It was announced recently that nearly 5 million patient records of military personnel were stolen. There was no elaborate hacking, and no technical skill was required on the part of the thieves—some tapes containing these records were stolen from a car belonging to an employee of SAIC who was prosaically transporting them between federal facilities in San Antonio Texas. The data included not only sensitive medical information, including prescription records, but also the names, addresses and Social Security numbers of victims.
Since September 2009, around the world, about 15 million patient records have been purloined, "mislaid," or otherwise compromised. Most famously, Stanford University Hospital recently announced that the medical records of approximately 20,000 emergency room patients had been posted on a public website for nearly a year. Within a few weeks of that announcement, a class action was filed under the California Confidentiality of Medical Information Act which, like many other state and federal statutes here and abroad, requires safeguards to ensure the privacy of such information. In answering the suit, Stanford illustrated just how many people have access to that sensitive data in the ordinary course of business. Stanford said the information had been securely transmitted to a data collection service; that the collection service had transmitted the data to a graphics company in order to prepare a visual presentation based on the data; and that an employee of the graphics company had improperly posted the information on a website—a breach which managed to go undetected for at least a year. Stanford says it acted appropriately, and intends to defend itself against the lawsuit.
[Related Article: Data Breach Hits 5 Million Soldiers, Family Members]
However, even if your data does not get posted on a public website, lots of people can see just how much Xanax you've been taking.
In the United States there is currently a major push to digitize all patient records. Similar efforts were undertaken some years ago in the UK and in Australia. About $45 billion of stimulus money was allocated to the effort, accompanied by a persuasive case delineating its benefits: the instant availability of information to doctors, which might well save lives; the elimination of many forests worth of paper records; the ultimate promise of very substantial cost savings; an unprecedented clarity of the information itself (in other words, who could read a doctor's handwriting anyway?); and best of all, given the state of the economy, the creation of over 200,000 jobs.

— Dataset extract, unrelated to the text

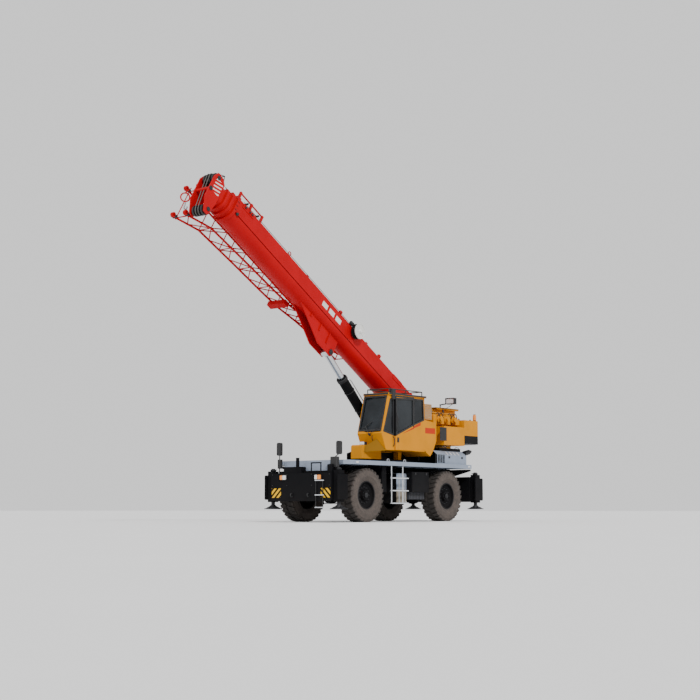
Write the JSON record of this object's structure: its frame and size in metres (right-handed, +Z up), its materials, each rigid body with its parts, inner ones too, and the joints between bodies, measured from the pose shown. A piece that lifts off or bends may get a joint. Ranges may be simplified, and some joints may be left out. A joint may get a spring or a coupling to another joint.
{
  "type": "rough-terrain crane",
  "caption": "Two-axle rough-terrain crane with a side cab, a telescopic boom with a stowed lattice jib and sliding outriggers.",
  "frame": {"origin": "on the ground below the middle of the machine's whole length, on its centre line", "axes": "+X forward along the carrier, +Y to the driver's left, +Z up"},
  "size_m": [11.5826, 2.88, 9.1378],
  "materials": {
    "carrier_black": "satin black paint",
    "deck_grey": "satin light blue-grey paint",
    "dark_steel": "dark machined steel and iron",
    "bare_steel": "bright galvanised metal",
    "lamp_lens": "clear lamp lenses",
    "black_plastic": "black moulded plastic",
    "upper_yellow": "gloss orange-yellow paint",
    "cab_glass": "tinted safety glass",
    "seat_fabric": "dark seat fabric and plastic",
    "boom_red": "gloss bright red paint",
    "reel_plastic": "off-white reel drum",
    "sheave_black": "black nylon sheaves",
    "chrome_rod": "chromed cylinder rod",
    "tyre_rubber": "dusty brown-grey tyre rubber"
  },
  "bodies": {
    "carrier": {"carrier_frame": "carrier_black", "slew_ring": "dark_steel", "carrier_deck": "deck_grey", "outrigger_boxes": "carrier_black", "engine_hood": "deck_grey", "engine_block": "dark_steel", "exhaust": "bare_steel", "side_boxes": "carrier_black", "ladders": "bare_steel", "front_lamps": "lamp_lens", "road_mirrors": "black_plastic", "front_rack": "carrier_black", "axles": "carrier_black"},
    "superstructure": {"turntable": "upper_yellow", "counterweight": "upper_yellow", "side_covers": "upper_yellow", "cab_floor": "upper_yellow", "cab_left": "upper_yellow", "cab_right": "upper_yellow", "cab_front": "upper_yellow", "cab_rear": "upper_yellow", "cab_roof": "upper_yellow", "cab_glass": "cab_glass", "cab_interior": "seat_fabric", "roof_rail": "black_plastic", "work_lamps": "black_plastic"},
    "cab_door": {"cab_door": "upper_yellow", "door_glass": "cab_glass"},
    "winch_main": {"winch_main": "dark_steel"},
    "winch_aux": {"winch_aux": "dark_steel"},
    "boom_base": {"boom_base": "boom_red", "jib": "boom_red", "cable_reel": "reel_plastic"},
    "boom_section_2": {"boom_section_2": "boom_red"},
    "boom_section_3": {"boom_section_3": "boom_red"},
    "boom_section_4": {"boom_section_4": "boom_red", "head_sheaves": "sheave_black"},
    "cylinder_barrel": {"cylinder_barrel": "carrier_black"},
    "cylinder_rod": {"cylinder_rod": "chrome_rod"},
    "knuckle_fl": {"knuckle_fl": "carrier_black"},
    "wheel_fl": {"tyre_fl": "tyre_rubber", "rim_fl": "carrier_black"},
    "beam_fl": {"beam_fl": "carrier_black"},
    "jack_fl": {"jack_fl": "dark_steel"},
    "knuckle_fr": {"knuckle_fr": "carrier_black"},
    "wheel_fr": {"tyre_fr": "tyre_rubber", "rim_fr": "carrier_black"},
    "beam_fr": {"beam_fr": "carrier_black"},
    "jack_fr": {"jack_fr": "dark_steel"},
    "knuckle_rl": {"knuckle_rl": "carrier_black"},
    "wheel_rl": {"tyre_rl": "tyre_rubber", "rim_rl": "carrier_black"},
    "beam_rl": {"beam_rl": "carrier_black"},
    "jack_rl": {"jack_rl": "dark_steel"},
    "knuckle_rr": {"knuckle_rr": "carrier_black"},
    "wheel_rr": {"tyre_rr": "tyre_rubber", "rim_rr": "carrier_black"},
    "beam_rr": {"beam_rr": "carrier_black"},
    "jack_rr": {"jack_rr": "dark_steel"}
  },
  "joints": [
    {"name": "slew", "type": "hinge", "parent": "carrier", "child": "superstructure", "pos_m": [-1.8213, 0, 1.77], "axis": [0, 0, 1], "continuous": true},
    {"name": "boom_luff", "type": "hinge", "parent": "superstructure", "child": "boom_base", "pos_m": [-3.8713, 0, 2.95], "axis": [0, -1, 0], "range_deg": [-31.1, 48.9]},
    {"name": "telescope_2", "type": "slide", "parent": "boom_base", "child": "boom_section_2", "axis": [0.8563, 0, 0.5165], "range_m": [0, 6.9]},
    {"name": "telescope_3", "type": "slide", "parent": "boom_section_2", "child": "boom_section_3", "axis": [0.8563, 0, 0.5165], "range_m": [0, 6.9]},
    {"name": "telescope_4", "type": "slide", "parent": "boom_section_3", "child": "boom_section_4", "axis": [0.8563, 0, 0.5165], "range_m": [0, 6.9]},
    {"name": "cylinder_tilt", "type": "hinge", "parent": "boom_base", "child": "cylinder_rod", "pos_m": [0.41256, 0, 4.83347], "axis": [0, -1, 0], "range_deg": [-3.72, 5.68]},
    {"name": "cylinder_stroke", "type": "slide", "parent": "cylinder_rod", "child": "cylinder_barrel", "axis": [-0.718, 0, -0.696], "range_m": [-0.8182, 1.2842]},
    {"name": "winch_main_spin", "type": "hinge", "parent": "superstructure", "child": "winch_main", "pos_m": [-4.6013, 0, 3.01], "axis": [0, 1, 0], "continuous": true},
    {"name": "winch_aux_spin", "type": "hinge", "parent": "superstructure", "child": "winch_aux", "pos_m": [-5.1163, 0, 2.96], "axis": [0, 1, 0], "continuous": true},
    {"name": "door_slide", "type": "slide", "parent": "superstructure", "child": "cab_door", "axis": [-1, 0, 0], "range_m": [0, 0.76]},
    {"name": "steer_fl", "type": "hinge", "parent": "carrier", "child": "knuckle_fl", "pos_m": [0.1787, 0.86, 0.75188], "axis": [0, 0, 1], "range_deg": [-30, 30]},
    {"name": "steer_fr", "type": "hinge", "parent": "carrier", "child": "knuckle_fr", "pos_m": [0.1787, -0.86, 0.75188], "axis": [0, 0, 1], "range_deg": [-30, 30]},
    {"name": "steer_rl", "type": "hinge", "parent": "carrier", "child": "knuckle_rl", "pos_m": [-3.8213, 0.86, 0.75188], "axis": [0, 0, 1], "range_deg": [-30, 30]},
    {"name": "steer_rr", "type": "hinge", "parent": "carrier", "child": "knuckle_rr", "pos_m": [-3.8213, -0.86, 0.75188], "axis": [0, 0, 1], "range_deg": [-30, 30]},
    {"name": "spin_fl", "type": "hinge", "parent": "knuckle_fl", "child": "wheel_fl", "pos_m": [0.1787, 1.07, 0.75188], "axis": [0, 1, 0], "continuous": true},
    {"name": "spin_fr", "type": "hinge", "parent": "knuckle_fr", "child": "wheel_fr", "pos_m": [0.1787, -1.07, 0.75188], "axis": [0, 1, 0], "continuous": true},
    {"name": "spin_rl", "type": "hinge", "parent": "knuckle_rl", "child": "wheel_rl", "pos_m": [-3.8213, 1.07, 0.75188], "axis": [0, 1, 0], "continuous": true},
    {"name": "spin_rr", "type": "hinge", "parent": "knuckle_rr", "child": "wheel_rr", "pos_m": [-3.8213, -1.07, 0.75188], "axis": [0, 1, 0], "continuous": true},
    {"name": "outrigger_fl", "type": "slide", "parent": "carrier", "child": "beam_fl", "axis": [0, 1, 0], "range_m": [0, 1.6]},
    {"name": "outrigger_fr", "type": "slide", "parent": "carrier", "child": "beam_fr", "axis": [0, -1, 0], "range_m": [0, 1.6]},
    {"name": "outrigger_rl", "type": "slide", "parent": "carrier", "child": "beam_rl", "axis": [0, 1, 0], "range_m": [0, 1.6]},
    {"name": "outrigger_rr", "type": "slide", "parent": "carrier", "child": "beam_rr", "axis": [0, -1, 0], "range_m": [0, 1.6]},
    {"name": "jack_fl", "type": "slide", "parent": "beam_fl", "child": "jack_fl", "axis": [0, 0, -1], "range_m": [0, 0.55]},
    {"name": "jack_fr", "type": "slide", "parent": "beam_fr", "child": "jack_fr", "axis": [0, 0, -1], "range_m": [0, 0.55]},
    {"name": "jack_rl", "type": "slide", "parent": "beam_rl", "child": "jack_rl", "axis": [0, 0, -1], "range_m": [0, 0.55]},
    {"name": "jack_rr", "type": "slide", "parent": "beam_rr", "child": "jack_rr", "axis": [0, 0, -1], "range_m": [0, 0.55]}
  ],
  "couplings": [
    {"joint": "telescope_3", "follows": "telescope_2", "ratio": 1},
    {"joint": "telescope_4", "follows": "telescope_2", "ratio": 1},
    {"joint": "cylinder_tilt", "follows": "boom_luff", "ratio": 0.11},
    {"joint": "cylinder_stroke", "follows": "boom_luff", "m_per_rad": 1.5},
    {"joint": "steer_fr", "follows": "steer_fl", "ratio": 1},
    {"joint": "steer_rr", "follows": "steer_rl", "ratio": 1}
  ]
}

In an ideal world, one could hardly argue with the benefits of digitization. The problem is that the world is a somewhat less than ideal place.
What is happening in the United States and elsewhere is that the good news of easy access to information is running way ahead of the bad news relating to the loss of privacy about that information. Time and again it is demonstrated that corporate and government attitudes about sensitive personal information relating to individuals are, shall we say, a tad nonchalant. Details about the SAIC breach are scarce, but it sure sounds like somebody just left the tapes in an empty car all day in a public parking lot somewhere. SAIC's spokesman made an astute observation in the San Antonio Express-News that if the tapes hadn't been left in the car to begin with, they couldn't have been stolen.